Monday, January 01, 2007

What Can I Know? How Much Can I Ever Know?

If we assume that all we can 'know' is based on the five senses (hearing, vision, smell, touch and taste) then all we can potentially 'know' is limited by the built-in boundaries these five senses inherently possess. However, if we view the senses with a greater but as yet unfulfilled potential then perhaps there are more things (of an undetermined extent) that we can 'know'. Where the limits of our knowledge may be, we cannot say. The capabilities of the senses we possess and how the evolution of our brain affects them will be the determining factor of what we can ultimately 'know'. Although this may be true in the physical sense, the spiritual sense is a whole different matter.

There are people who claim to see beyond the extent of the five senses, possibly a sixth sense, and others suggest even more senses beyond our 'collective imagination'. If we take the view that some undefined "spiritual sense" is possible then spiritual development itself offers an additional avenue of knowledge - and perhaps wisdom - that we may consider feasible in knowing more things then the current senses allow.

If we think that what we can 'know' is based solely on quantifiable measures then what we are dealing with is a physical reality of infinite facts. Is it reasonable to want to 'know' everything that is possible, or is it more credible to want to 'know' the things we need at any given moment for living our life and dealing with the complexities it presents? What accentuates our motivation to search for more is curiosity and it is this quality that mystifies the urge to search at all.

Anyone who has studied Calculus should remember the concept of infinity: we approach it but never by definition reach it because that would preclude its existence. So even if we expand the current level of our physical senses there would still be things we cannot 'know' because we are finite, living in an infinite universe. The very nature of our existence would preclude us from amassing all knowledge even if that is our aim.

If we consider spirit to be part of our true nature and the infinite universe then, although continually evolving, we would still need to evolve so far beyond what our present spiritual awareness can even conceive possible to 'know' the true extent of our knowledge capability.

So the question of what can be considered our knowledge potential becomes an irrelevant venture. It would seem more fruitful to search for the things we need to 'know' to help us achieve a greater understanding in dealing with our circumstances at any given moment (with reasonable patience) and accept evolution as the natural path for all things to unfold in its own time, and trust it as the best way to understand ourselves, the apparent limits of our universe and perhaps the reason why we exist at all.

2 comments:

Anonymous said...

Is there a limit to a knowlege, both for the individual, and wholly?

Is knowledge infinite?

"doc" John Percepto said...

Thank you for you questions. I am not sure if I have answered them. Im not sure anyone can give a definitive answer. But they are questions worth asking and thinking about.


Is knowledge infinite?
Since I am not an authority on knowledge, I can only give my own opinion. There would be some who would say that for knowledge to exist at all, it would need someone to perceive it, grasp and understand it, organize it and put it in some comprehensible format. But this is not saying anything about whether knowledge is infinite. What it is suggesting is that knowledge can only be as infinite as the in-finiteness of itsperceiver.

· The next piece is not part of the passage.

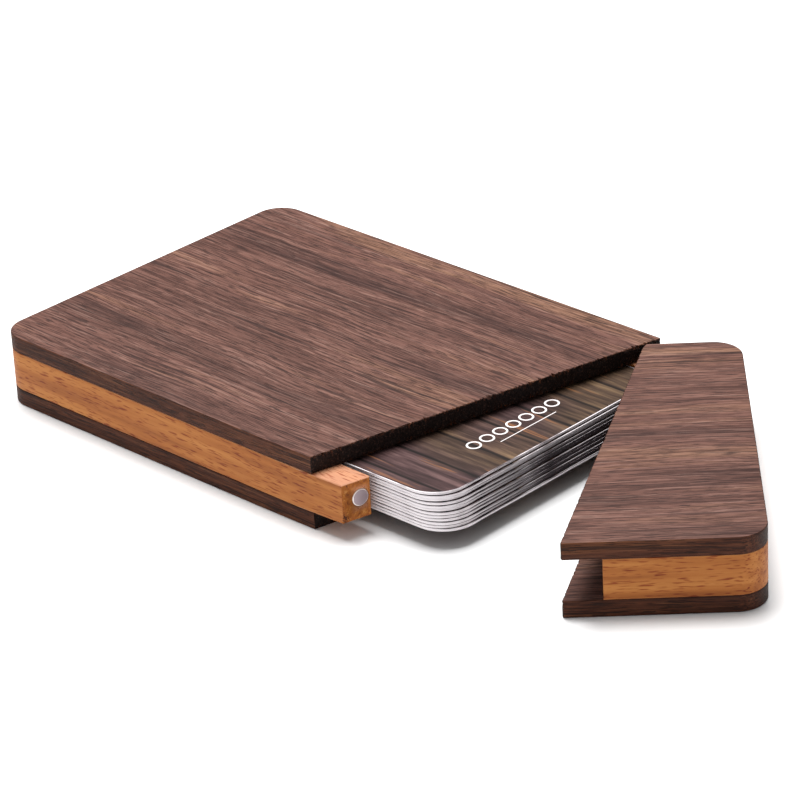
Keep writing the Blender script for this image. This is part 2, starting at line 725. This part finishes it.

If we regard math and numbers as symbols representing any kind of knowledge such as individual facts, dates, chemical bonds etc, first can we ask if there is a final number by which no number will go beyond? To my knowledge we can't find that "end number" to prove infinity doesn't exist. Numbers don't end, they just keep going on and on.

If on the other hand, we use math and numbers to represent events that happen either on earth or elsewhere in the universe without characterizing those events as part of any particular knowledge or discipline, except that they occur, then can we say that there is a final event after which no other event will occur? I don't think we can say there is an end event. The issue now is whether knowledge can exist if we (humanity) are not there to record it, accumulate or organize it. Do things become "knowledge" because we exist to observe them or does "knowledge" exist for its own sake, to be discovered? My opinion is that "knowledge" exists for its own sake. If we are not there to observe it, that doesn't mean knowledge-potential doesn't exist.

Is there a limit to "a" knowledge, both for the individual and wholly?
For the individual, knowledge is limited by the fact that our life spans are finite. In that time we are capable of learning as much knowledge as our brains allow us to absorb through the boundaries of our five senses.

It is possible that some knowledge of certain subjects, such as extinct species, is limited by the fact that the species no longer exists. But if we talk about subjects such as astrophysics, we are dealing with things in the cosmic realm that occur whether we are there to view them or not.

I would like very much to hear more opinions on the subject.